THE SALTBURN RECOVERY COMMUNITY
Acceptance today is the answer to all my problems, much of our day to day unhappiness is the result of thinking about and trying to change things that we have no power to change. If we could accept only what we cannot change, that in itself would bring with it a considerable level of contentment. Acceptance is usually thought of as being passive, of letting events roll over us. And certainly that is one version of acceptance. But what if instead of using our powers to change what is impossible to change, we began to focus on changing ourselves from the inside? If there was a way for man to live on this planet and realise his highest possibility without suffering, we would have found it by now. But apparently there is no such path. Besides, do you really think that your path to finding yourself and fulfilling your potential can be devoid of suffering when every great spiritual leader that we know about in history has had to suffer?

In the end we have to accept that a certain amount of suffering is necessary to get what we want. By accepting that suffering is necessary—that it is part of the human condition—you make it voluntary.
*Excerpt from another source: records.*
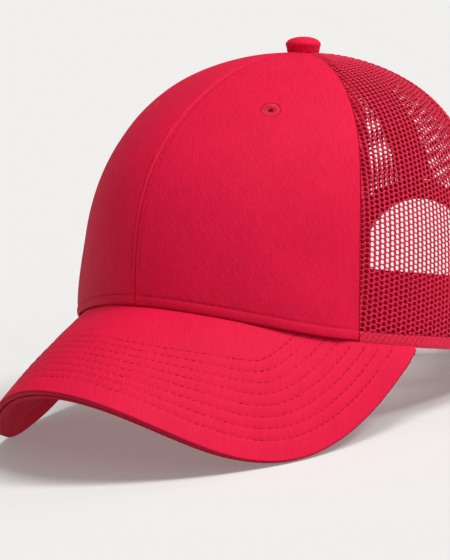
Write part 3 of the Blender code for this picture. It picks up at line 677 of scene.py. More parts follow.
def net(name, a, b, sgn, slant, arch, nodes):
    theta = np.linspace(0.0015, math.radians(TIP_THETA), 260)
    pa, pb = a(theta), b(theta)
    mid = (pa + pb) / 2
    ext = (pb - pa) * 0.12 + sgn * 0.02
    fr = np.linspace(0, 1, 120)
    P = (pa - ext)[:, None] + (pb - pa + 2 * ext)[:, None] * fr[None, :]
    pts = crown(P, theta[:, None])
    seg = np.linalg.norm(np.diff(pts, axis=1), axis=2)
    S = np.concatenate([np.zeros((len(theta), 1)), np.cumsum(seg, 1)], 1)
    S0 = np.array([np.interp(m * sgn, p * sgn, s) for m, p, s in zip(mid, P, S)])
    S = S - S0[:, None]
    line = crown(mid, theta)
    T = np.concatenate([[0], np.cumsum(np.linalg.norm(np.diff(line, axis=0), axis=1))])
    T = T + float(np.linalg.norm(line[0] - crown(float(mid[0]), 0.0)))
    sgrid = np.linspace(-80, 80, 321)
    PHI = np.array([np.interp(sgrid, s, p) for s, p in zip(S, P)])
    lo_t = np.array([np.interp(q * sgn, p * sgn, s) for q, p, s in zip(pa, P, S)]) + 0.15
    hi_t = np.array([np.interp(q * sgn, p * sgn, s) for q, p, s in zip(pb, P, S)]) - 0.15
    fs = np.linspace(min(pa.min(), pb.min()) - 0.05, max(pa.max(), pb.max()) + 0.05, 60)
    hem_t = np.interp(theta_at(fs, HEM_GAP), theta, T)

    def angles(s, t):
        row = np.clip(np.interp(t, T, np.arange(len(T))), 0, len(T) - 1.001)
        i = row.astype(int)
        fi = row - i
        col = np.clip((s + 80) / 0.5, 0, 319.999)
        j = col.astype(int)
        fj = col - j
        p = (PHI[i, j] * (1 - fj) + PHI[i, j + 1] * fj) * (1 - fi) + (PHI[i + 1, j] * (1 - fj) + PHI[i + 1, j + 1] * fj) * fi
        return p, np.interp(t, T, theta)

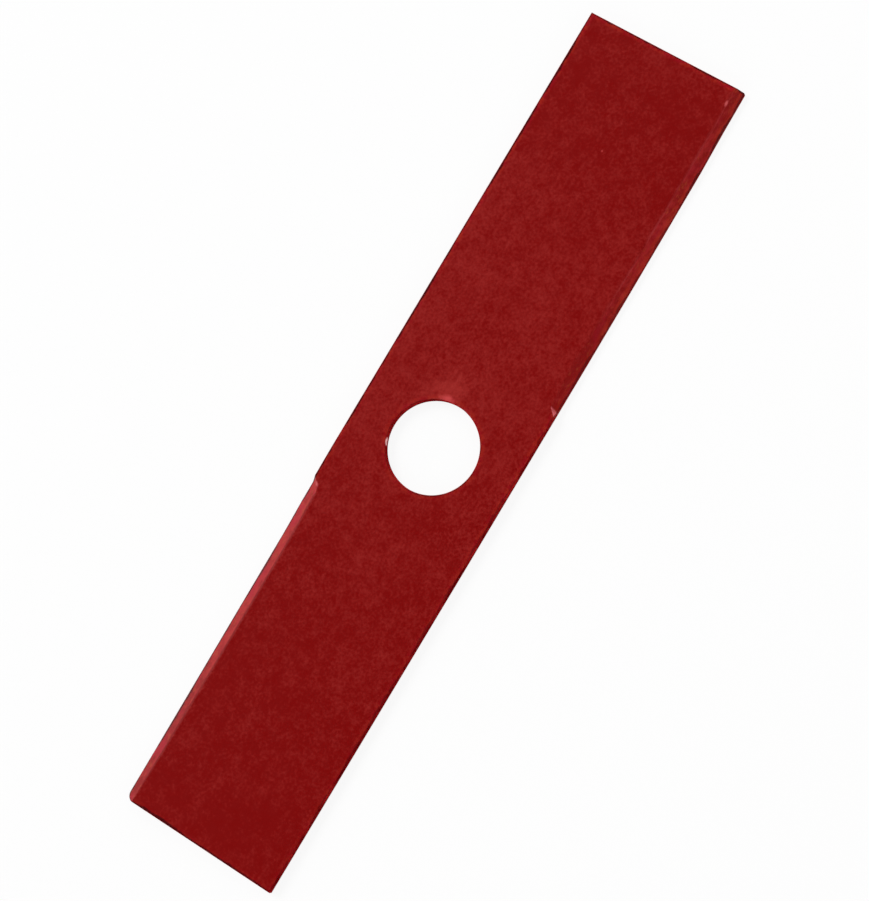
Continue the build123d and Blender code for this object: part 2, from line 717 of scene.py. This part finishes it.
def coat_edges(paint, where, x, y, to_outside, to_bore, colour):
    """The brighter band, partly a fat edge of the coat and partly a painted sheen, and the painted shade at
    the rim, half as strong on the side of -Y.
    """
    across = paint.grain(where, 2.5, 2, 0.6)
    lengthways = paint.grain(where, 9.0, 3, 0.65)
    to_rim = to_outside.least(to_bore)

    # The band is painted brighter towards +X and at that tip: a painted sheen over a fat edge of the coat.
    tip_sheen = spot(x, y, *tip_sheen_spot).rise(1.2, 0.3)
    strength = 0.12 + x.rise(-112.0, 121.0) * 0.30 + tip_sheen * 0.55
    sheen_band = (to_rim + (across - 0.5) * 0.9).rise(1.7, 0.8) * (across * 1.7).least(1.0)
    tint = paint.blend(paint.grain(where, 1.6, 2, 0.6).rise(0.42, 0.58), sheen_crimson, sheen_red)
    colour = paint.blend(sheen_band * strength, colour, tint)

    # Painted shade darkens the very rim.
    uneven = (across - 0.5) * 0.6 + (lengthways - 0.5) * 1.6 - x.rise(-119.0, -120.8) * 0.15
    outside = (to_outside + uneven).rise(0.64, 0.26) * (1.0 - y.rise(-22.0, -23.0) * 0.5)
    shaded = outside.most((to_bore + uneven * 0.6).rise(0.50, 0.16) * 0.6)
    return paint.blend(shaded * 0.9, colour, rim_shade_red)


print("at a bare rim the red goes down to", rim_shade_red[:3])

# %% [markdown]
# ## The paint of the flat faces
#
# The upper face and the underside get the same coat with the same edges. Only the upper face has the marks:
# the speck, the painted highlights, the painted glint, and the patch beside the bore, a painted highlight
# with a coat rubbed by the washer. The gloss varies a little, but it never gets smoother than one value:
# the renderer cleans up anything under about 0.27 as a mirror, which leaves dark dots.

# %% Face paint
coat_relief = 0.012
smoothest = 0.28
face_gloss = 0.35


def face_paint(name, marked):
    """The coat on a flat face. marked adds the speck, the painted highlights, the painted glint and the
    rubbed patch.
    """
    paint = Paint(name)
    where, x, y, z = paint.place()
    to_outside = (half_length / mm - abs(x)).least(half_width / mm - abs(y))
    to_bore = (x * x + y * y) ** 0.5 - bore_radius / mm
    colour = coat_edges(paint, where, x, y, to_outside, to_bore, mottled_red(paint, where, x, y))
    if marked:
        colour = highlight_and_rub(paint, where, x, y, to_bore, colour)
        colour = rim_glint(paint, x, y, z, add_pale_spots(paint, x, y, colour))
    roughness = (0.30 + (paint.grain(where, 2.5, 2, 0.6) - 0.5) * 0.12).most(smoothest)
    return paint.finish(colour, roughness, paint.relief(skin(paint, where), coat_relief), face_gloss)


paints = [face_paint("face_red", marked=True)]
print(paints[0].name, "has", len(paints[0].node_tree.nodes), "nodes")

# %% [markdown]
# ## The paint on the bevels
#
# The wheel leaves the bevels smooth, so the coat lies thinner on them and looks more blotchy. The blotches
# are drawn out along the edge, the way the wheel went, with flecks of rust between them. The two bevels
# differ: one was coated thickly only near its inner end, and the other is thinnest in its middle.
#
# The colour follows the shape. How far the smooth surface looks up says where the ridge is, so the change
# from face to bevel is as soft as the ridge itself. Along the ridge of one bevel a pale line is a painted
# highlight. Where the surface leans along the bar lies the facet, which is painted pink as a painted
# highlight. The rim is found again from the same stations as the shape. It is painted dark as painted
# shade, and just inside it a brighter band is partly a fat edge of the coat and partly a painted sheen.

# %% Bevel paint
thick_coat = rgb(0.235, 0.0025, 0.0025)
thin_coat = rgb(0.350, 0.0125, 0.0125)
crimson = rgb(0.360, 0.0040, 0.0200)
rust_orange = rgb(0.34, 0.046, 0.012)
facet_highlight_pink = rgb(0.68, 0.098, 0.112)
bevel_relief = 0.010
bevel_gloss = 0.3


def to_cutting_edge(x, y):
    """How far a point of a bevel is from the rim of the bar, round the corner of the tip too."""
    at_plus_x = x.rise(-1.0, 1.0)
    nearest = []
    for end in (1, -1):
        radius = tip_radii[end] / mm
        beyond_edge = (radius - (abs(x).follow(cutting_edges[end]) - abs(y))).most(0.0)
        beyond_end = (radius - (half_length / mm - abs(x))).most(0.0)
        inside = (abs(x).follow(cutting_edges[end]) - abs(y)).least(half_length / mm - abs(x)).most(radius)
        nearest.append(inside - (beyond_edge ** 2.0 + beyond_end ** 2.0) ** 0.5)
    return at_plus_x * nearest[0] + (1 - at_plus_x) * nearest[1]


def bevel_paint():
    """The coat on both bevels."""
    paint = Paint("bevel_red")
    where, x, y, _ = paint.place()
    face_x, _, up = paint.facing()
    streaks = paint.grain(where, 1.0, 3, 0.7, stretch=(5, 1, 1))
    blots = paint.grain(where, 2.2, 3, 0.65)
    lengthways = paint.grain(where, 9.0, 3, 0.65)

    plus_x = x.rise(-10.0, 10.0)
    at_minus_x = x.rise(-96.0, -70.0) * 0.58 + x.rise(-112.0, -100.0) * 0.15 + 0.13
    at_plus_x = x.rise(44.0, 70.0) * 0.58 - x.rise(76.0, 88.0) * 0.22 - x.rise(106.0, 116.0) * 0.2 - 0.08
    thin = at_minus_x * (1 - plus_x) + at_plus_x * plus_x + (blots - 0.5) * 2.8 + (streaks - 0.5) * 2.2
    colour = paint.blend(thin, thick_coat, thin_coat)
    pools = paint.grain(where, 3.0, 2, 0.6, stretch=(2, 1, 1)).rise(0.47, 0.66)
    colour = paint.blend(pools * (0.6 - plus_x * 0.35), colour, crimson)
    flecks = paint.grain(where, 0.9, 2, 0.6, stretch=(2, 1, 1)).rise(0.54, 0.70)
    colour = paint.blend(flecks * (1 - pools) * 0.45, colour, rust_orange)

    on_slope = (up + (blots - 0.5) * 0.03).rise(0.975, 0.915)
    colour = paint.blend(on_slope, mottled_red(paint, where, x, y), colour)
    # A pale line along the ridge of the bevel of +X is a painted highlight.
    ridge_highlight = up.rise(0.906, 0.935) * up.rise(0.999, 0.965) * x.rise(42.0, 72.0) * streaks.rise(0.3, 0.65)
    colour = paint.blend(ridge_highlight * 0.34, colour, ridge_highlight_red)

    inwards = to_cutting_edge(x, y)
    uneven = (blots - 0.5) * 0.7 + (lengthways - 0.5) * 1.5
    # Inside the cutting edge a band is painted brighter, partly a fat edge of the coat and partly a painted
    # sheen. Then painted shade darkens the edge itself.
    sheen_band = (inwards + uneven * 0.5).rise(1.5, 0.9) * streaks.rise(0.3, 0.6)
    colour = paint.blend(sheen_band * x.rise(0.0, 60.0) * 0.4, colour, sheen_red)
    shaded = (inwards + uneven).rise(0.44, 0.16) * (0.8 - plus_x * 0.25 + x.rise(75.0, 100.0) * 0.25)
    colour = paint.blend(shaded, colour, rim_shade_red)
    # The facet is painted pink, a painted highlight, broken up by scuffs.
    scuffs = paint.grain(where, 0.7, 2, 0.6, stretch=(1, 4, 1)).rise(0.30, 0.58)
    facet = face_x.rise(0.05, 0.40) * (0.30 + scuffs * 0.70) * inwards.rise(0.10, 0.40)
    colour = paint.blend(facet * 0.95, colour, facet_highlight_pink)
    colour = add_pale_spots(paint, x, y, colour)
    relief = paint.relief(skin(paint, where) + streaks * 0.5, bevel_relief)
    roughness = (0.36 + (blots - 0.5) * 0.2).most(smoothest)
    return paint.finish(colour, roughness, relief, bevel_gloss)


paints.append(bevel_paint())
print(paints[-1].name, "has", len(paints[-1].node_tree.nodes), "nodes")

# %% [markdown]
# ## The sheared sides and the wall of the bore
#
# A shear or a punch leaves two bands on the cut: smooth above, where the tool slid through, and rough
# below, where the steel broke off. Paint lies thin and dry on both, and darker patches of steel show. The
# border of the bands wanders up and down, and fine upright scratches run from face to face. The wall of the
# bore is given a brighter red than the sides.

# %% Side paint
shear_border = 1.3
torn_relief = 0.03


def side_paint(name, shade, glinting=False):
    """The coat on a cut wall. shade makes all of it brighter or darker."""
    paint = Paint(name)
    where, x, y, z = paint.place()
    wavy = paint.grain(where, 3.0, 2, 0.6, stretch=(1, 1, 50))
    broken = (z + (wavy - 0.5) * 1.4).rise(shear_border + 0.17, shear_border - 0.17)
    upright = paint.grain(where, 0.35, 2, 0.6, stretch=(1, 1, 30))
    rough = paint.grain(where, 0.4, 4, 0.7)
    patches = paint.grain(where, 7.0, 3, 0.65)
    dark = rgb(0.090 * shade, 0.0008 * shade, 0.0016 * shade)
    light = rgb(0.290 * shade, 0.0080 * shade, 0.0080 * shade)
    torn = rgb(0.170 * shade, 0.0030 * shade, 0.0036 * shade)
    colour = paint.blend((upright - 0.5) * 1.4 + (patches - 0.5) * 3.6 + 0.5, dark, light)
    colour = paint.blend(broken * (rough * 1.3).least(1.0), colour, torn)
    # The wall of the bore carries the painted glint of its rim.
    if glinting:
        colour = rim_glint(paint, x, y, z, colour)
    height = upright * (1 - broken) * 0.35 + rough * broken
    return paint.finish(colour, 0.75 + broken * 0.15, paint.relief(height, torn_relief), gloss=0.0)


paints.append(side_paint("side_red", shade=1.12))
paints.append(side_paint("bore_red", shade=1.4, glinting=True))
paints.append(face_paint("underside_red", marked=False))
print("paints:", [material.name for material in paints])

# %% [markdown]
# ## Putting the paints on
#
# Each face of the mesh gets its paint by what it is. The bevels lean outwards, so their normals point up
# less than those of the flat face but more than those of a side. The wall of the bore lies near its radius,
# and the rounded edges go with the walls, as the coat is thin there too. The faces are picked by those
# tests and given their slot, one group after the other, over a blade that is all face paint.

# %% Slots
bar.data.materials.clear()
for material in paints:
    bar.data.materials.append(material)


def is_bevel(face):
    """True over the two ground places, along the cutting side of each end."""
    point = face.calc_center_median()
    end = 1 if point.x > 0 else -1
    leaning = 0.3 < face.normal.z < 0.9999
    beyond_bore = end * point.x > 22.0 * mm
    below_face = point.z < thickness - 0.001 * mm
    beside_line = 20.0 * mm < -end * point.y < half_width - 0.05 * mm
    return leaning and beyond_bore and below_face and beside_line


def is_wall(face, in_bore):
    inside = face.calc_center_median().xy.length < bore_radius + 1 * mm
    return abs(face.normal.z) < flat_above and inside == in_bore


tests = {
    2: lambda face: is_wall(face, in_bore=False),
    3: lambda face: is_wall(face, in_bore=True),
    4: lambda face: face.normal.z < -flat_above,
    1: is_bevel,
}
for slot, test in tests.items():
    found = pick(bar, "FACE", test)
    bar.active_material_index = slot
    bpy.ops.object.material_slot_assign()
    bpy.ops.object.mode_set(mode="OBJECT")
    print(paints[slot].name, "is on", found, "faces")

# %% [markdown]
# ## Joining the blade to the frame
#
# The blade has no joints, so it rides on the one body of the frame. It stands for the plain node of the
# engineering model, which is hidden now.

# %% Frame calls
bar.name = "blade_painted"
bar.data.name = "blade_painted"
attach(bar, "root")
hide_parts("blade")
print(bar.name, "rides on root")

# %% [markdown]
# ## The floor
#
# The blade lies on a plain pale floor. The floor glows, but only for the camera and in reflections, so that
# it looks evenly white and still catches a soft shadow. Light Path says which rays those are. The floor is
# a hair below the blade, so that the two faces don't fight for the same place.

# %% Floor
floor_gap = 0.05 * mm
floor_side = 8
floor_white = rgb(0.93, 0.93, 0.93)
seen_white = rgb(0.99, 0.99, 0.99)
seen_glow = 0.91


def seen_rays(paint):
    """1 for a ray from the camera, a mirror or through glass, and 0 for one that only carries light."""
    kinds = ("Is Camera Ray", "Is Glossy Ray", "Is Transmission Ray")
    camera_ray, glossy_ray, clear_ray = [paint.node("ShaderNodeLightPath", output=kind) for kind in kinds]
    return (camera_ray + glossy_ray + clear_ray).least(1.0)


def sheet(name, size, location):
    """A flat sheet that isn't part of the object."""
    let_go()
    bpy.ops.mesh.primitive_plane_add(size=1, location=location)
    piece = bpy.context.object
    piece.name = name
    bpy.ops.transform.resize(value=(size[0], size[1], 1))
    bpy.ops.object.transform_apply(location=True, rotation=True, scale=True)
    return piece


floor = sheet("floor", (floor_side, floor_side), (0, 0, -floor_gap))
pale = Paint("pale_floor")
lit = pale.node("ShaderNodeBsdfDiffuse", {}, {"Color": floor_white})
glow = pale.node("ShaderNodeEmission", {}, {"Color": seen_white, "Strength": 1.0})
mixed = pale.node("ShaderNodeMixShader", {}, {0: seen_rays(pale) * seen_glow, 1: lit, 2: glow})
floor.data.materials.append(pale.show(mixed))
print("the floor lies", floor_gap / mm, "mm below the blade")

# %% [markdown]
# ## The dark cloth
#
# A glossy coat mirrors the room. In an all-white room that lays a grey veil over the red, and a
# photographer hangs a dark cloth where the flat face mirrors the room back into the camera. The same is
# done here. The cloth is high up, out of every view, and it is no wider than it has to be.

# %% Cloth
cloth_size = (1.9, 2.23)
cloth_place = (-0.1, -0.385, 1.05)
cloth_black = rgb(0.02, 0.02, 0.02)
cloth = sheet("dark_cloth", cloth_size, cloth_place)
dark = Paint("dark_cloth")
cloth.data.materials.append(dark.show(dark.node("ShaderNodeBsdfDiffuse", {}, {"Color": cloth_black})))
print("the cloth hangs", cloth_place[2], "m up")

# %% [markdown]
# ## The light
#
# The light is a white room all round. Where the room is seen, by the camera or in the gloss, it is plain
# white, and as a light it is a little stronger, to make up for what the cloth takes away. One soft lamp
# from the back brightens the bevel that leans towards it. It makes no highlight of its own.

# %% Light
room_white = rgb(1, 1, 1)
room_light = 1.4
lamp_strength = 1.8
lamp_spread = math.radians(25)
lamp_height = math.radians(40)
lamp_side = 0.12

world = bpy.data.worlds.new("white_room")
world.use_nodes = True
bpy.context.scene.world = world
room = Paint("white_room", world.node_tree)
strength = room_light + seen_rays(room) * (1.0 - room_light)
sky = room.node("ShaderNodeBackground", {}, {"Color": room_white, "Strength": strength})
room.node("ShaderNodeOutputWorld", {}, {"Surface": sky})

towards_lamp = Vector((lamp_side, math.cos(lamp_height), math.sin(lamp_height)))
let_go()
turn = towards_lamp.to_track_quat("Z", "Y").to_euler()
bpy.ops.object.light_add(type="SUN", location=(0.2, 1, 1), rotation=turn)
lamp = bpy.context.object
lamp.name = "soft_lamp"
lamp.data.energy = lamp_strength
lamp.data.angle = lamp_spread
lamp.visible_glossy = False
print("the lamp stands", round(math.degrees(lamp_height)), "degrees up")

# %% [markdown]
# ## The camera
#
# The camera looks down on the blade from about 60 centimetres, a little from one side, so that the bar
# crosses the picture from corner to corner. Standard is the view transform that leaves colours as they are.

# %% Camera
eye = Vector((-8.836, -166.897, 621.556)) * mm
tilt = [math.radians(angle) for angle in (8.46974, 12.46127, -58.27944)]
bpy.ops.object.camera_add(location=eye, rotation=tilt)
camera = bpy.context.object
camera.data.sensor_width = 36
camera.data.lens = 97.293
bpy.context.scene.camera = camera
bpy.context.scene.view_settings.view_transform = "Standard"
print("the camera is", round(eye.length, 3), "m from the middle of the bore")

# %% [markdown]

# %% [markdown]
This does not mean that you go out and find or create suffering, but when it comes to you, when it is part of your fate, then you must welcome it as best you can. Begin small. Find one or two small irritations that afflict you every day and accept them as a reminder to being present. If you are stuck in traffic, forget about your impatience and concentrate on being present and listening to music or observing yourself in that moment. If you want to be with someone and they can’t or don’t want to be with you, accept it. Move on. Be present to what is front of you now. You cannot come to big things if you ignore small things.

Your aim is to create a tendency to be present, and you cannot do that if you only want to be present to the things that you think are important. If you transform the smaller irritations, when the bigger problems come you will be more prepared. Did you lose your job? Did your car break down? Very well, these things happen. Don’t obsess about them. Make whatever decisions you need to make and move on. Concentrate on what you can do, not on what is impossible. Keep coming back to the present. Being present has a wonderful way of simplifying your life. Ask yourself: ‘What can I do about this now?’ Maybe there is nothing you can do. Sometimes you just have to wait. Possibilities come in their own time. Don’t be anxious about what you cannot fix right now. Look around. There is always something you can do. Don’t sit on your hands and worry about the future; that doesn’t fix anything. Clean you house or take a walk. Clear you mind. You’re looking for inspiration about how to proceed, and you won’t be inspired if you just sit around and worry. Each moment only has certain possibilities, and if you miss acting on those possibilities, you miss changing your future.

All change occurs in the present, so as much as you can, live your life in the moment and act from there. It also needs to be said that a part of acceptance is learning to accept yourself. For some people in recovery this is a big struggle. They don’t like themselves; they can’t accept their flaws, the way they look, or the roles that they play. And they bring their dissatisfaction with themselves into their work toward recovery. Dissatisfaction can be a good thing. If you are disappointed with yourself, you can be motivated to change. But dissatisfaction becomes a problem if you become obsessed with changing what cannot be changed. we simply have to accept who we are and be present to that.

It is a great trap to become so preoccupied with yourself—your flaws, talents, regrets, hopes and fears—that you miss out on doing some good in the world. It’s very liberating to forget about yourself for a while, to look around and see that your problems are no different than the problems of others. To accept yourself, as you are, and the whole of your fate is very big step on the path to recovery. If you can accept yourself, really accept yourself, you can jump to a new level where what you thought was impossible is suddenly and miraculously a reality.